Wei Jingsheng recebe seus visitantes oferecendo um cigarro, uma maneira muito chinesa de fazer isso, embora ele viva nos Estados Unidos desde 1997. Então acende um e condena “a ditadura do regime de partido único chinês”.

Wei denuncia a opressão das aspirações democráticas dos cidadãos chineses. Uma luta que lhe custou 18 anos de detenção em prisões da República Popular, antes de ser enviado em um avião para os Estados Unidos, oficialmente por motivos de saúde.

Aos 68 anos, Wei parece estar em forma, apesar do vício em cigarros Gauloises, marca francesa que não encontra com facilidade, e dirige uma fundação que leva seu nome em uma casa no sul de Washington.

Conhecido como o “pai” da dissidência chinesa, comemora na quarta-feira um aniversário histórico, os 40 anos do que foi batizado como “muro da democracia”. Em 5 de dezembro de 1978, Wei pintou em uma parede de Pequim um chamado à liberdade que mudou consciências.

Outros intelectuais acompanharam seus passos, como o ganhador do Nobel da Paz 2010, Liu Xiaobo, detido até sua morte em 2017.

Wei pediu no muro a democracia, que chamou de “quinta modernização”, termo que respondia às “quatro modernizações” que o dirigente Deng Xiaoping defendia para fazer da China uma potência econômica independente, ideias pelas quais depois foi considerado o arquiteto da abertura e das reformas do país.

– Reformas “pela metade” –

“Necessitamos retificar esta ideia amplamente aceita na China e no exterior”, pede. “As reformas só avançaram pela metade, economicamente mas não politicamente”.

A abertura da China pós-maoísta, diz, foi impulsada por um amplo movimento popular, assim como por outros líderes do Partido Comunista, não só Deng Xiaoping.

O país mais populoso do mundo se tornou, no fim das contas, “uma mistura de ditadura de partido único e capitalismo. Quando oprimem as pessoas, é mais feroz que em qualquer outro lugar. E quando exploram as pessoas é pior que o capitalismo original dos países ocidentais no momento do marxismo”.

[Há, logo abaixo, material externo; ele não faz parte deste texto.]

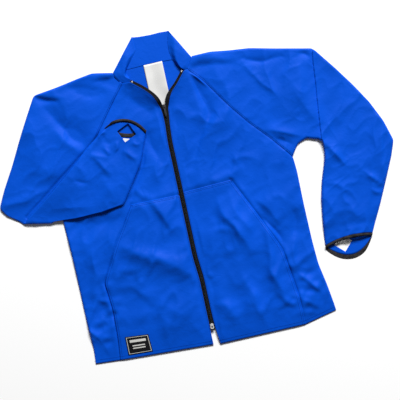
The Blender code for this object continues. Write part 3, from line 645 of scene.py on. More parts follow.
bandScale = 0.314             # a wave texture's scale times the width of one of its bands
threadWave = {"Distortion": 0.6, "Detail": 1.0}
clothLook = {
    "color": (0.001, 0.072, 0.55),
    "roughness": 0.5,
    "roughSpread": (-0.05, 0.07),
    "gloss": 0.05,
    "layer": "cut",
    "threadAcross": 0.0009,
    "threadAlong": 0.0011,
    "weaveStrength": 0.25,
    "weaveDepth": 0.00006,
    "wrinkleScale": 75.0,
    "wrinkleStrength": 0.5,
    "wrinkleDepth": 0.0011,
    "shadeScale": 9.0,
    "shadeAt": (0.32, 0.68),
    "darker": 0.93,
    "lighter": 1.07,
}
metalLook = {
    "color": (0.74, 0.74, 0.76),
    "roughness": 0.3,
    "roughSpread": (-0.06, 0.12),
    "metallic": 0.4,
    "gloss": 0.5,
    "grainScale": 700.0,
    "grainStrength": 0.35,
    "grainDepth": 0.00003,
    "shadeAt": (0.3, 0.7),
    "darker": 0.8,
    "lighter": 1.15,
}
nylon = fabricMaterial("nylon", clothLook)
blackElastic = fabricMaterial("blackElastic", {
    **clothLook, "color": (0.030, 0.028, 0.030), "roughness": 0.8,
    "threadAcross": 0.0022, "threadAlong": 0.0008, "weaveStrength": 0.8, "weaveDepth": 0.0005,
    "wrinkleScale": 260.0, "shadeScale": 120.0, "darker": 0.6, "lighter": 1.7,
})
blackTape = fabricMaterial("blackTape", {
    **clothLook, "color": (0.010, 0.010, 0.012), "roughness": 0.78,
    "threadAcross": 0.0013, "threadAlong": 0.0009, "weaveStrength": 0.6, "weaveDepth": 0.0002,
    "wrinkleScale": 120.0, "darker": 0.8, "lighter": 1.4,
})
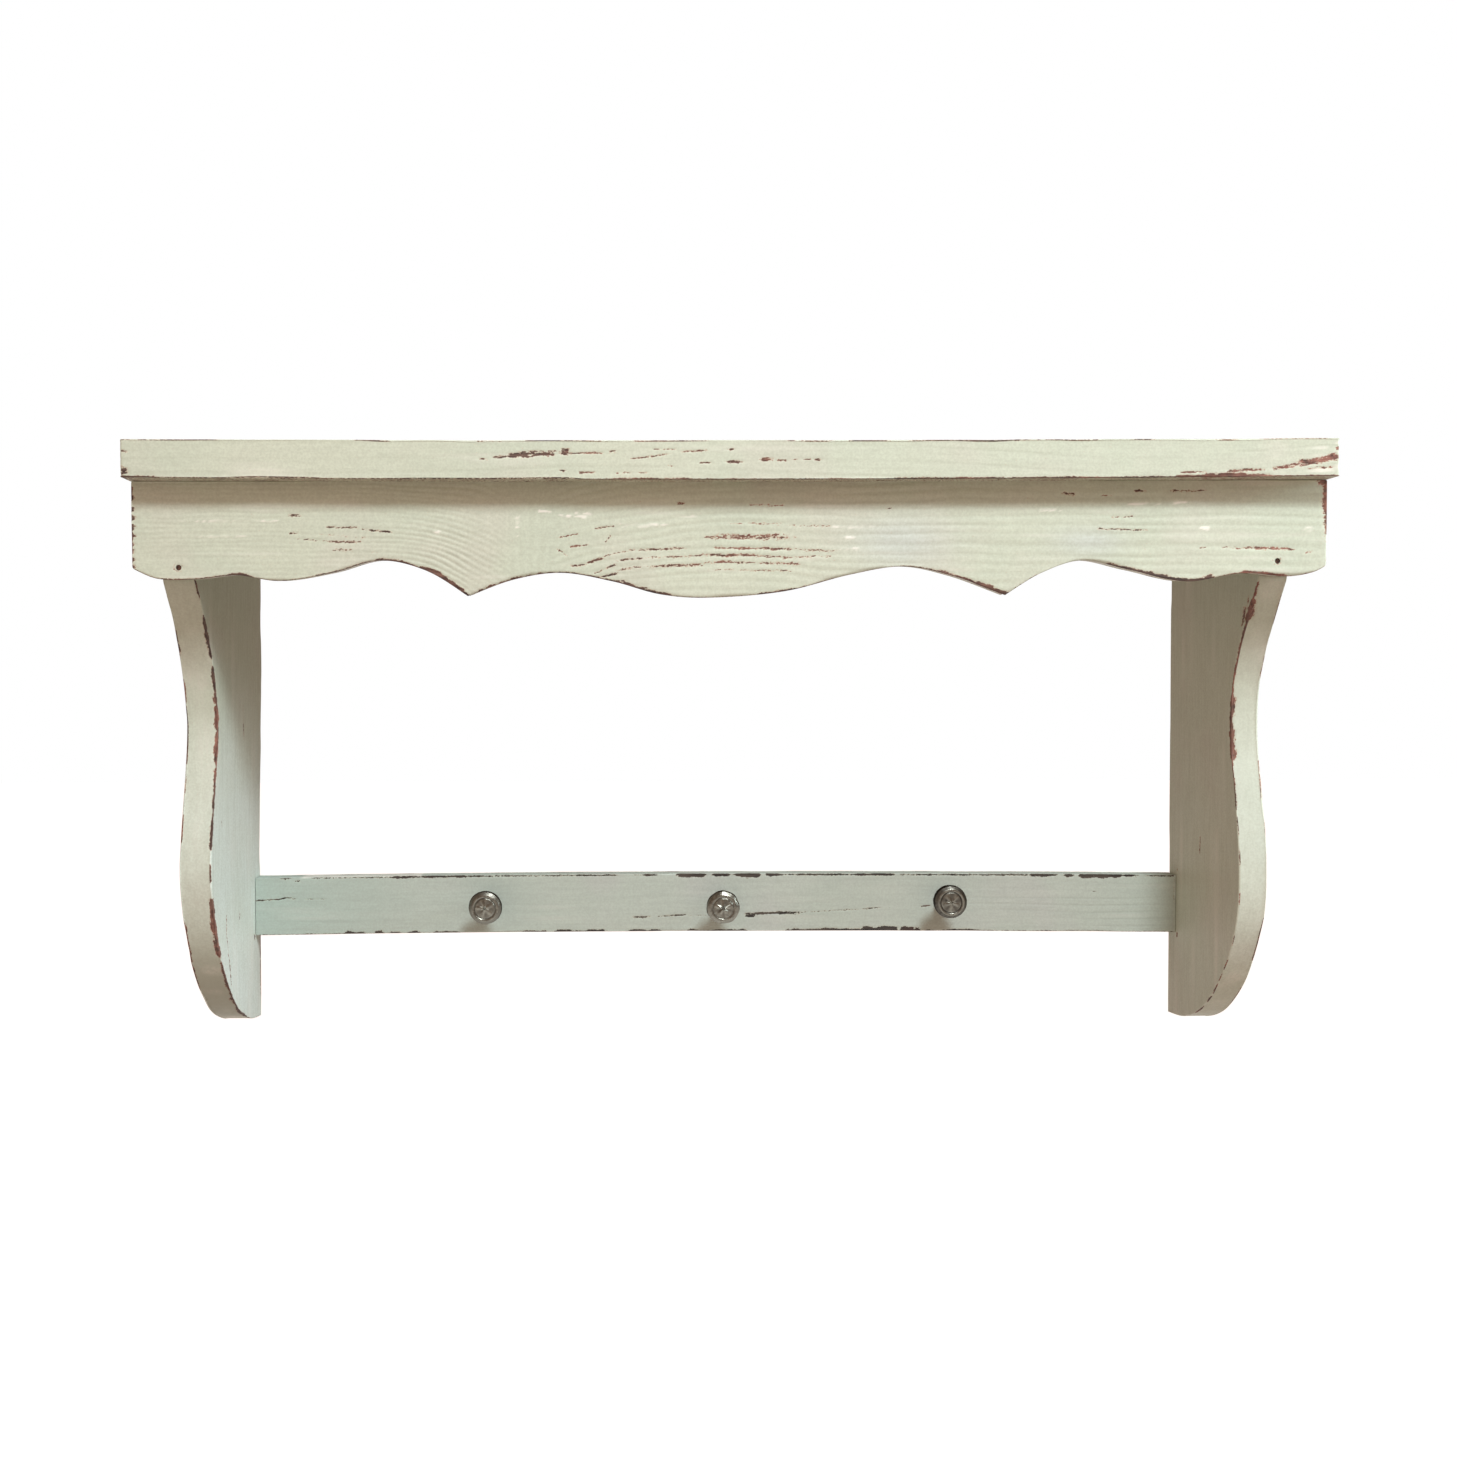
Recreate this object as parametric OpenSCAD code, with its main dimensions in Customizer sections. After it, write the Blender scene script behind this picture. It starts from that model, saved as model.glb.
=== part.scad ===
// Wall shelf with two scroll brackets, a scalloped front apron and a rail with three knobs.
// The wall is the plane y = 0 and the shelf's front faces -Y.
// The origin is on the wall, midway between the two hanging holes.

/* [Shelf board] */
// Length of the shelf board along the wall
shelf_w = 620; // [560:5:700]
// Depth of the shelf board from the wall to its front edge
shelf_d = 136; // [130:1:150]
// Thickness of the shelf board
shelf_t = 19.5; // [15:0.5:22]

/* [Front apron] */
// How far the shelf board stands out in front of the apron
apron_setback = 12; // [8:1:16]
// How far each end of the apron stops short of the shelf board's end
apron_end_gap = 1; // [0:0.5:5]
// Thickness of the apron
apron_t = 12; // [9:0.5:15]
// Height of the apron at its lowest curve
apron_h = 60.5; // [56:0.5:70]

/* [Brackets] */
// Clear distance between the two brackets
inner_w = 560; // [500:5:600]
// Thickness of the left bracket board
left_bracket_t = 17.5; // [15:0.5:20]
// Thickness of the right bracket board
right_bracket_t = 15.5; // [15:0.5:20]
// Height of a bracket below the shelf board
bracket_h = 309.5; // [300:0.5:330]

/* [Peg rail] */
// Thickness of the rail
rail_t = 11; // [10:0.5:14]
// Height of the rail
rail_h = 35.5; // [32:0.5:42]
// Distance from the shelf's top to the rail's top edge
rail_drop = 241; // [225:0.5:245]

/* [Knobs] */
// Diameter of a knob's head
knob_d = 19.8; // [17:0.1:24]
// How far a knob stands out from the rail
knob_reach = 24; // [21:0.5:28]
// Diameter of a knob's neck, where a loop hangs
neck_d = 9.4; // [8:0.1:11]

/* [Hanging plates] */
// Distance from the shelf's top down to the hanging holes
hang_drop = 48; // [44:1:60]
// Distance from a bracket's inner face to its keyhole plate's centre
fix_inset = 8; // [7.5:0.25:9]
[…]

Wei toma um chá preto da região de Fujian, que não acalma suas críticas às figuras que foram se sucedendo no Politburo Central do Partido Comunista da China.

Wei, ex-eletricista do zoológico de Pequim, acusa o ex-líder Jiang Zemin de ter compartilhado com financiadores internacionais os frutos do crescimento chinês, baseado na mão de obra barata.

“Sob o governo de Mao, a China era um país socialista pobre. Hoje a China é um país capitalista pobre. Em geral, os chineses comuns não se beneficiaram disso”.

– Com Clinton e Bush –

Quanto ao atual chefe de Estado, Xi Jinping, que aboliu o limite de mandatos presidenciais, Wei adverte que “não só quer se tornar imperador depois de 2023, quer ser imperador agora”.

“Com Xi Jinping, a China retrocede ainda mais”, insiste o dissidente, em alusão à ofensiva empreendida contra os defensores dos direitos humanos e das liberdades.

Ao repetir de maneira bastante sutil que “o governo chinês não respeita nenhuma regra”, Wei Jingsheng encontra ouvidos atentos na classe política americana.

Nas paredes da casa onde mora, com vista para um afluente do rio Potomac, há grandes fotografias dele com os presidentes Bill Clinton e George Bush.

Mas há algum tempo, Wei, ganhador de prêmios de direitos humanos como Olof Palme e Sakharov, limita suas viagens a Washington. “As autoridades americanas e europeias estão preocupadas com a minha segurança”, afirma.